In order to facilitate NACE members’ participation in ISO standards activities, the following interchange activities were initiated by the NACE Technical Coordination Committee (TCC) and approved by the NACE Board of Directors:

  1. NACE may submit an ISO standard (with TCC approval) to be adopted as a proposed adopted American National Standard. This would subject the ISO standard to NACE participant review and allow the ISO standard to be amended with annexes to include or remove provisions to reflect the consensus of the NACE corrosion community.
  2. Conversely, any NACE member may propose to initiate the process of presenting a NACE standard to ISO for adoption (with TCC approval) through the NACE Specific Technology Group (STG) or Technology Management Group.

This two-way route keeps the standards adoption door open between the two organizations while allowing corrosion standardization needs by the international community to be served by both organizations. These procedural provisions within NACE demonstrate that there is room on the international corrosion stage for two very viable organizations to coexist and interact within the context of their respective global profiles.

Do the Real Advantages of ANSI/ISO Participation Compensate for Having to Pay for Access to NACE Standards?

By Norm Moriber, Former Western Region Director

Like all NACE members, I received an “Important Announcement” that included the following: “Recently, NACE received notice that ISO no longer allows free distribution of nationally adopted ISO standards. In accordance with NACE’s agreement with ANSI, NACE is required to charge members for nationally adopted ISO standards.” There was no information offered about attempts to negotiate with ISO on behalf of the NACE membership.

This raises several questions about the agreement with ANSI and the value of continuing that agreement. Was this ISO “policy” part of that original agreement? If it was, why was that not shared with NACE membership at the time? If it was recently added, why was there no opportunity for discussion and feedback? Do we really have a voice in shaping ISO policy? If ISO is dictating changes to internal NACE operations, what decisions will ISO make for us in the future?

NACE members have devoted countless volunteer hours (typically with employer support) and unparalleled expertise to the development of the finest corrosion control standards available anywhere. ISO was not involved in the development of those standards, yet it now expects full ownership and the right to charge those who did develop these documents. NACE leadership recognized the fundamental unfairness of selling member-developed standards to those same members whose efforts made those standards possible. Providing NACE standards as a membership benefit was an important recognition that members are not merely customers but stakeholders in the association. Is it any less unfair for ISO to charge NACE members for access to those standards?
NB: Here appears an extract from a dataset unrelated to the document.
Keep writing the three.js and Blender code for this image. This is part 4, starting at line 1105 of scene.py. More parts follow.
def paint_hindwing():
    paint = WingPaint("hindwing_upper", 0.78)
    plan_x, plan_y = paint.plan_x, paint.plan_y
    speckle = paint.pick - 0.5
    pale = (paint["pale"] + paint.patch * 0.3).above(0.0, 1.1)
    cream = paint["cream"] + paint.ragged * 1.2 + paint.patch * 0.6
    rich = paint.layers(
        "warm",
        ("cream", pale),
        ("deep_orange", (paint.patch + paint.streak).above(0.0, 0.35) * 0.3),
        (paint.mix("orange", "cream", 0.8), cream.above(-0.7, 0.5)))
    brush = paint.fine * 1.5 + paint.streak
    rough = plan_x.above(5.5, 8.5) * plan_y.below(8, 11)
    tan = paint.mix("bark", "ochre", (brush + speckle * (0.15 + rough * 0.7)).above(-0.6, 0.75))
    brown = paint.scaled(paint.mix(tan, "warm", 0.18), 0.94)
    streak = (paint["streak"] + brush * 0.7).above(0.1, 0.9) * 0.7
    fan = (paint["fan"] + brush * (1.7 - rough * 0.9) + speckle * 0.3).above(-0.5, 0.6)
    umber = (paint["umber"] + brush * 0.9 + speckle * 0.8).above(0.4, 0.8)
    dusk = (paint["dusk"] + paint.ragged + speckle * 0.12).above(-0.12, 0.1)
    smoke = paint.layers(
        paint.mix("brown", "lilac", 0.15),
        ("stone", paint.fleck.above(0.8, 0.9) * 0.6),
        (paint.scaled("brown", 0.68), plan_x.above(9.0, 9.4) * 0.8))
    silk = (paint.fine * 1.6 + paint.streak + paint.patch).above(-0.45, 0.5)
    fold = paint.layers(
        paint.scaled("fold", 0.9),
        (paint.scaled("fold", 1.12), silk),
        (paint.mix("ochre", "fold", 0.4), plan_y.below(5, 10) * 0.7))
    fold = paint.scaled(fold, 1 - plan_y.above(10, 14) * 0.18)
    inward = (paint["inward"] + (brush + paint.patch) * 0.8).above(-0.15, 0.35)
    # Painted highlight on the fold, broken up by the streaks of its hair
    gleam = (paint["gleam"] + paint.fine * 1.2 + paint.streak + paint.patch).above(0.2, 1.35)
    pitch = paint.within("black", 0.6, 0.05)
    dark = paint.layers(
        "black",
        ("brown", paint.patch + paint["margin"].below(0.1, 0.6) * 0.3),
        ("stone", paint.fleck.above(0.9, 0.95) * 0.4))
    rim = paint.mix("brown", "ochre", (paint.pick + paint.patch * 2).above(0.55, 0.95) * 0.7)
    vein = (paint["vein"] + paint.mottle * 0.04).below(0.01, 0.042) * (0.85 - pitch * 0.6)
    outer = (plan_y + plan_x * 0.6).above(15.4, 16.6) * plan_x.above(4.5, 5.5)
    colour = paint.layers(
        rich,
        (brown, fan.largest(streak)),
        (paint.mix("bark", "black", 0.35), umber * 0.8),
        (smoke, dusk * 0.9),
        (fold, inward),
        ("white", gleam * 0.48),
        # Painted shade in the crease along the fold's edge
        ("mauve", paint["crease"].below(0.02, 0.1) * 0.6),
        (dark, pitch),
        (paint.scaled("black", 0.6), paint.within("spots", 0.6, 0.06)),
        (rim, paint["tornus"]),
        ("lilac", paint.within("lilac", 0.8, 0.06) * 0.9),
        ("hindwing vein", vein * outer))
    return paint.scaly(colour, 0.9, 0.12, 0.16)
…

MR0175 is one of the three NACE standards accepted by ANSI/ISO for putting their name on our work and one of the best-known and most-referenced corrosion control standards anywhere. ISO certainly anticipates considerable revenues, and the benefit to NACE members is a discounted sale price (no specifics, but the best estimate is 15%). Lost is the incentive to join NACE to obtain these standards as a benefit of membership.

Twenty-five years ago, NACE was struggling to improve its international reputation. One of the core objectives of the association’s strategic plan was to become recognized as the worldwide leader in the development of corrosion control standards. Acceptance of NACE standards by ISO was targeted as a key part of the pathway to that objective, and compliance with their rules seemed to be a reasonable sacrifice. Times have changed. NACE must realize that we are the recognized world leader in the development of corrosion control standards. That recognition has been achieved through the efforts of NACE members who embraced the concept of sharing best practices, and ISO had little to do with it. Now we are being told that the fruits of those efforts are the exclusive property of those who did not contribute to them.
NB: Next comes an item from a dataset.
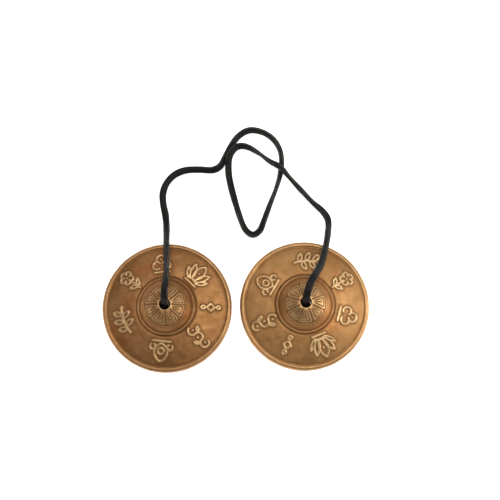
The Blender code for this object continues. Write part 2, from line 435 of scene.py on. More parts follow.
def lace_mesh(name, points, turns, along, half_width, half_thickness):
    """A soft flat-sided strap along a line, turned about it by an angle at each point."""
    tangents = unit(np.gradient(points, axis=0))
    sides = section_sides(tangents)
    ups = np.cross(sides, tangents)
    cosines = np.cos(turns)[:, None]
    sines = np.sin(turns)[:, None]
    across = cosines * sides + sines * ups
    through = cosines * ups - sines * sides
    swell = 1.0 + LACE_SWELL * smooth_noise(points, LACE_SWELL_LENGTH, LACE_SWELL_SEED)
    vertices = []
    corners = []
    for k in range(LACE_SIDES):
        angle = math.tau * k / LACE_SIDES
        x = math.copysign(abs(math.cos(angle)) ** STRAP_ROUNDNESS, math.cos(angle))
        y = math.copysign(abs(math.sin(angle)) ** STRAP_ROUNDNESS, math.sin(angle))
        vertices.append(
            points
            + across * (x * half_width * swell)[:, None]
            + through * (y * half_thickness * swell)[:, None]
        )
        corners.append(np.stack([along, np.full(len(points), x), np.full(len(points), y)], axis=1))
    rings = len(points)
    vertices = np.stack(vertices, axis=1).reshape(-1, 3)
    grain = np.stack(corners, axis=1).reshape(-1, 3)
    faces = []
    for ring in range(rings - 1):
        for k in range(LACE_SIDES):
            here = ring * LACE_SIDES
            beyond = (k + 1) % LACE_SIDES
            faces.append(
                (here + k, here + beyond, here + LACE_SIDES + beyond, here + LACE_SIDES + k)
            )
    faces.append(tuple(range(LACE_SIDES))[::-1])
    faces.append(tuple((rings - 1) * LACE_SIDES + k for k in range(LACE_SIDES)))
    mesh = bpy.data.meshes.new(name)
    mesh.from_pydata(vertices, [], faces)
    mesh.update()
    store(mesh, "grain_place", grain * np.array([1.0 / MM, 1.0, 1.0]), "FLOAT_VECTOR")
    outwards(mesh)
    mesh.shade_smooth()
    return mesh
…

What are the real advantages of ANSI/ISO participation? Certainly, there are some benefits to ISO recognition in the international arena, but do they outweigh the costs to NACE collectively and to its individual members? One significant disadvantage became obvious with the recent SP0169 balloting fiasco. In anticipation of submitting SP0169 for ISO recognition, adherence to ANSI rules prohibited consideration of the technical merits of negative ballots (formerly the cornerstone of the NACE ballot resolution process); and the updating of that standard was based on popular compromise rather than the pursuit of technical excellence. The end result was pretty good, but sound engineering too often had to be sacrificed to expediency.

The time has come for the Board of Directors to either explain to the membership why this situation is good for NACE or reconsider the “partnership” with ISO.

Author’s note: The preceding commentary was based on discussions with and comments from members and officers of NACE’s San Francisco Bay Area Section.